NATO as a political-military alliance is in a strategic dilemma when it comes to waging war in the new era of warfare. The new era calls for accelerated decision-making, yet NATO is governed by consensus and organized with layers of bureaucracy. NATO members need to realize that there are adversaries that aim to degrade NATO’s capability to act by influencing decision-makers through information and cognitive warfare. These adversaries will target and try to divide society to hamper decision-making in the West, which will buy time for adversaries. This means that NATO nations must focus on maintaining political and social coherence for Western democratic ideals.

Looking at the opposite spectrum of time, the speed of technology development poses difficulty for interoperability through procurement and life-cycle management processes. Interoperability is critical for NATO forces to defend the Alliance, and uneven modernization between member nations threatens interoperability of forces. Additionally, uncoordinated policies from the member nations regarding disruptive and emerging technologies affects interoperability. Given that interoperability is paramount to the Alliance, measures must be taken to ensure that all nations can take advantage of emerging technologies and that nations coordinate policies on those technologies. Recommendations

Human mind as the sixth domain of operation

The reality of the Human mind hacking threat is undeniable and NATO must react in a concrete manner.

With the human mind being a warfare domain, NATO should develop capabilities to distort the flow of information to adversaries. Additionally, NATO should be prepared to use the information and cognitive domains both defensively and offensively.

This will start with an exhaustive state of the art study addressing the nature, plausibility, development of that threat, together with an impact assessment of attacks already perpetrated. Evidence gathering, structuration of the study do not raise any particular issue and can be distributed among several military and non-military international partners, but particular attention must be given to the quality of the deliverables so that they lend themselves well to the two next steps of NATO response.

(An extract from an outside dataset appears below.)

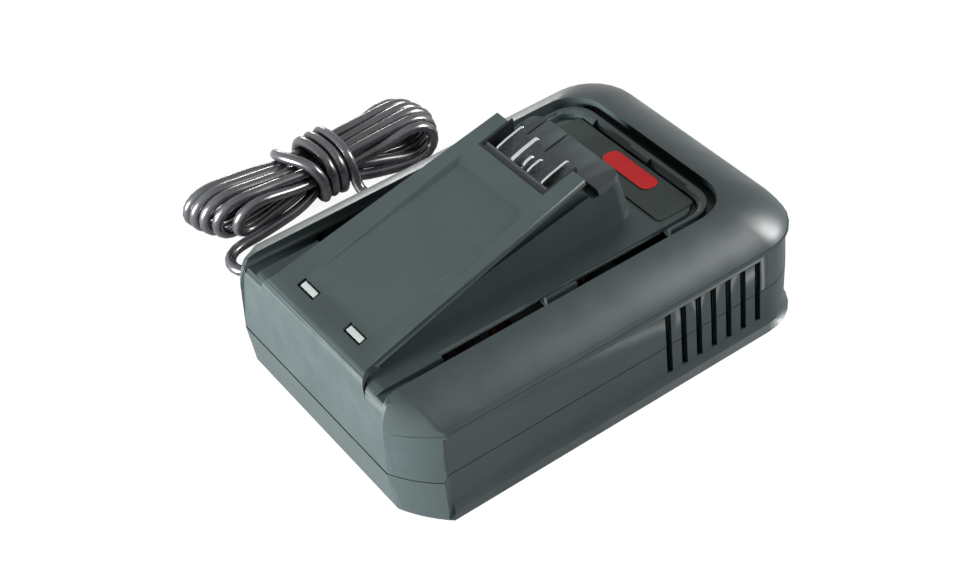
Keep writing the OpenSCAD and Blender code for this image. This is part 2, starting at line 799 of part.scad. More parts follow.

A whole-of-government approach to fight the new type of war

Warfighting will transition to a battle for the human mind below the threshold of war. The modern concept of war is not about weapons but about influence. To shape perceptions and control the narrative during this new type of war, battle will have to be fought in the cognitive domain>

In order to effectively fight in the information and cognitive domains, NATO needs to emphasize a whole-of-government approach in order to address adversaries exploiting NBIC in future warfare. This will require “improved coordination between the use of force and the other levers of power across government,” which could mean changes to how defence is resourced, equipped, and organized in order to offer military options below the threshold of armed conflict and improve the military contribution to resilience.

Of course the likelihood of a low-intensity conflict developing into a high-intensity conflict should not be excluded.
Human Capital

Beyond improving coordination with other levers of power and capability development in cognitive warfare, NATO must look at how strategists are educated and recruited/ retained in the military. NATO needs to focus on upping the “strategic IQ” of the organization by recruiting and educating its strategists that can coordinate whole-of-government solutions. Additionally, NATO needs to think about the human potential in ranks and how technology and the HUMAN will operate in harmony when fighting the new way of war.
Information is key

Information is key. The routes used by information should be considered and secured as supply routes.

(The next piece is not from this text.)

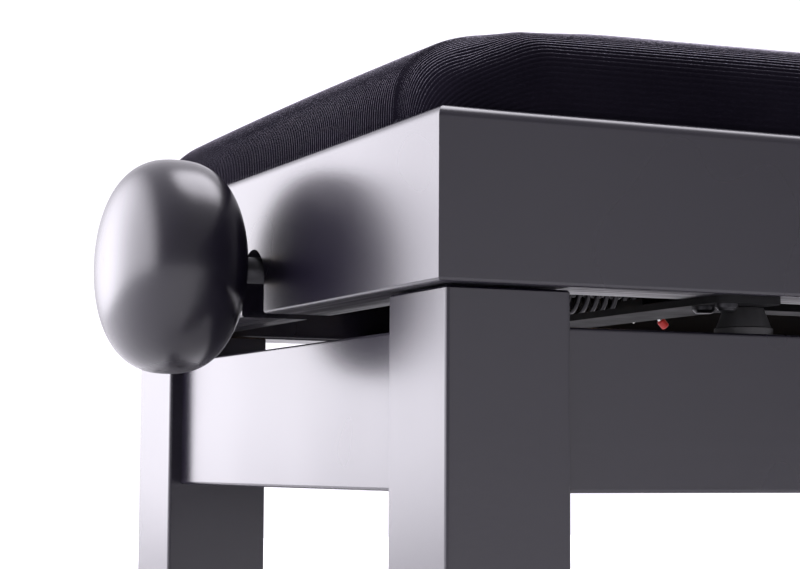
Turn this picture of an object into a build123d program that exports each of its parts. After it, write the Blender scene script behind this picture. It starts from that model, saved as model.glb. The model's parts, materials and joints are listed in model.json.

More generally, information warfare which in itself is not radically new, is benefiting from the extension of connected networks that present a wide range of actions ranging from shaping human motivations, group dynamics and social movements, sapping the enemy’s will to fight without fighting by information and cognition distortion to more purely military actions.

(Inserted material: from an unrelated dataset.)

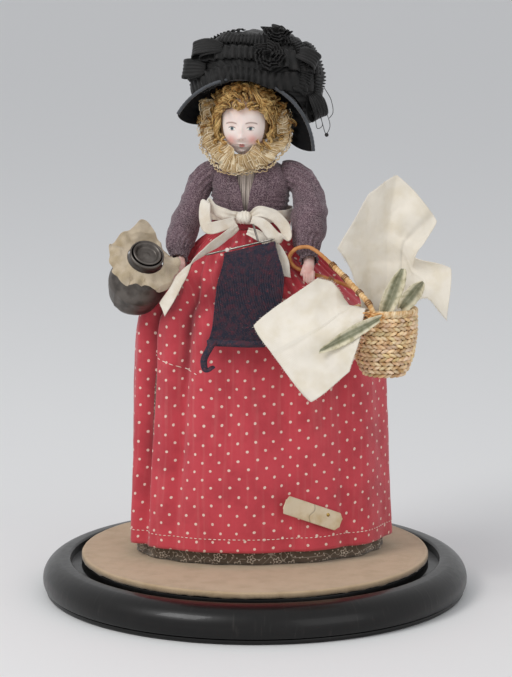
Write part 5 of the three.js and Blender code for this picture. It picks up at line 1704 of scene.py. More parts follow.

Our competitive edge will come from better leveraging the tools we have:

•quickly deriving information from data;

•more efficiently and securely delivering information, guidance and authorities to the nodes that are able to act.
NATO Intelligence

To enhance interoperability and resilience, NATO must consider an inter-service intelligence capability, or Open Source Agency (OSA) that exploits open source intelligence (OSINT). Generally, users of data operate on 1-2 percent of relevant information, and an OSA would provide a radical improvement for NATO capability in collection, processing, and analysis of data. This organization could assist with warfare in the cyber domain, using big data and effective partnering to properly attribute attacks in a domain where anonymity makes attribution difficult. An inter-service OSA could bring nations together to exploit OSINT (Open Source Intelligence) and enhance interoperability and resilience.

Agility and adaptiveness

With the advent of hypersonic capabilities and automation in warfare, NATO will require quicker decision-making. Current processes, organization and bureaucracy in NATO hinder the potential adoption and exploitation of machine-speed warfare. The competitive edge in this new era of warfare will come from having the ability to quickly derive information from data and being able to deliver that information and guidance efficiently and securely throughout the network. To remain agile enough to fight the new type of war, NATO must not only excel at information warfare, but flatten its organizational structure, or there is a threat that NATO will not exist in 2040. Furthermore, to prevent strategic paralysis when faced with the speed of emerging weapon systems, NATO must consider pre-delegation of authority to military commanders. Lastly, transitioning from a risk management to a defence and deterrence mindset will assist NATO to become adaptive in this new environment.

Rapidly integrate Innovation

Innovation has shifted from the public sector to the private sector, and the military must learn how to work with technology companies rather than the defence companies. This includes considering perception sensitivities in the public and being transparent to avoid employee protests like the Project Maven Google employee protest. Specifically, NATO struggles with the idea of forming relationships with non-defence companies. Additionally, the procurement process is too complex and too long, which means that the process lacks the speed at which technology companies like to work with and reduces profit margins below what startups are comfortable with. The excessive red tape associated with the procurement process creates an environment where specialization in navigating through red tape is necessary for companies and “builds walls around innovation. ”

In contrast, China enjoys an advantageous military-civil fusion due to the nature of their government structure. The government is far more integrated into the economy and can essentially dictate economic conditions and actions. Although China has an advantage with military-civil fusion, the country still has the same challenges as NATO in speed of innovation. When it comes to integrating technology in warfare, the challenge is not inventing the technology, but in figuring out how to apply the technology to warfighting.